EXERCISE DIRECTIONS — Return all of the lines below exactly as they are.

══ RECORDS TO PROCESS ══

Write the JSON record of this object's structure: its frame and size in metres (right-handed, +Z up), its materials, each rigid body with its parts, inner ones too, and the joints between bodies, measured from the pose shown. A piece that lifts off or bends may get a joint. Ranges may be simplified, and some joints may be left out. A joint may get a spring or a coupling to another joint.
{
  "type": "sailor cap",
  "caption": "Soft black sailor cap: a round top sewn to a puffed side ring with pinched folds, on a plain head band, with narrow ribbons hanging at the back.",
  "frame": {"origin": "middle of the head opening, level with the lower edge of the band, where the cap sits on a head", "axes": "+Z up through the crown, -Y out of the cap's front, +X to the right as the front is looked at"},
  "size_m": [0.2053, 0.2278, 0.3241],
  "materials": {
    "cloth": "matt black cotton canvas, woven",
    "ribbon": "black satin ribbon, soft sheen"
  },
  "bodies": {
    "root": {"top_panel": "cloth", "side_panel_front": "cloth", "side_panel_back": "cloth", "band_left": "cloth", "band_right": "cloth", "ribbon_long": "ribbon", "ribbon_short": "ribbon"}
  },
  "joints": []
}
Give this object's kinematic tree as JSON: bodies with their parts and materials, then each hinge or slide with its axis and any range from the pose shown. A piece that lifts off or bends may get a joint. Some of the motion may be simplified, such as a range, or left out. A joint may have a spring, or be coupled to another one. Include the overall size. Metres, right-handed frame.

═══

CORRECT OUTPUT —
Write the JSON record of this object's structure: its frame and size in metres (right-handed, +Z up), its materials, each rigid body with its parts, inner ones too, and the joints between bodies, measured from the pose shown. A piece that lifts off or bends may get a joint. Ranges may be simplified, and some joints may be left out. A joint may get a spring or a coupling to another joint.
{
  "type": "sailor cap",
  "caption": "Soft black sailor cap: a round top sewn to a puffed side ring with pinched folds, on a plain head band, with narrow ribbons hanging at the back.",
  "frame": {"origin": "middle of the head opening, level with the lower edge of the band, where the cap sits on a head", "axes": "+Z up through the crown, -Y out of the cap's front, +X to the right as the front is looked at"},
  "size_m": [0.2053, 0.2278, 0.3241],
  "materials": {
    "cloth": "matt black cotton canvas, woven",
    "ribbon": "black satin ribbon, soft sheen"
  },
  "bodies": {
    "root": {"top_panel": "cloth", "side_panel_front": "cloth", "side_panel_back": "cloth", "band_left": "cloth", "band_right": "cloth", "ribbon_long": "ribbon", "ribbon_short": "ribbon"}
  },
  "joints": []
}
Give this object's kinematic tree as JSON: bodies with their parts and materials, then each hinge or slide with its axis and any range from the pose shown. A piece that lifts off or bends may get a joint. Some of the motion may be simplified, such as a range, or left out. A joint may have a spring, or be coupled to another one. Include the overall size. Metres, right-handed frame.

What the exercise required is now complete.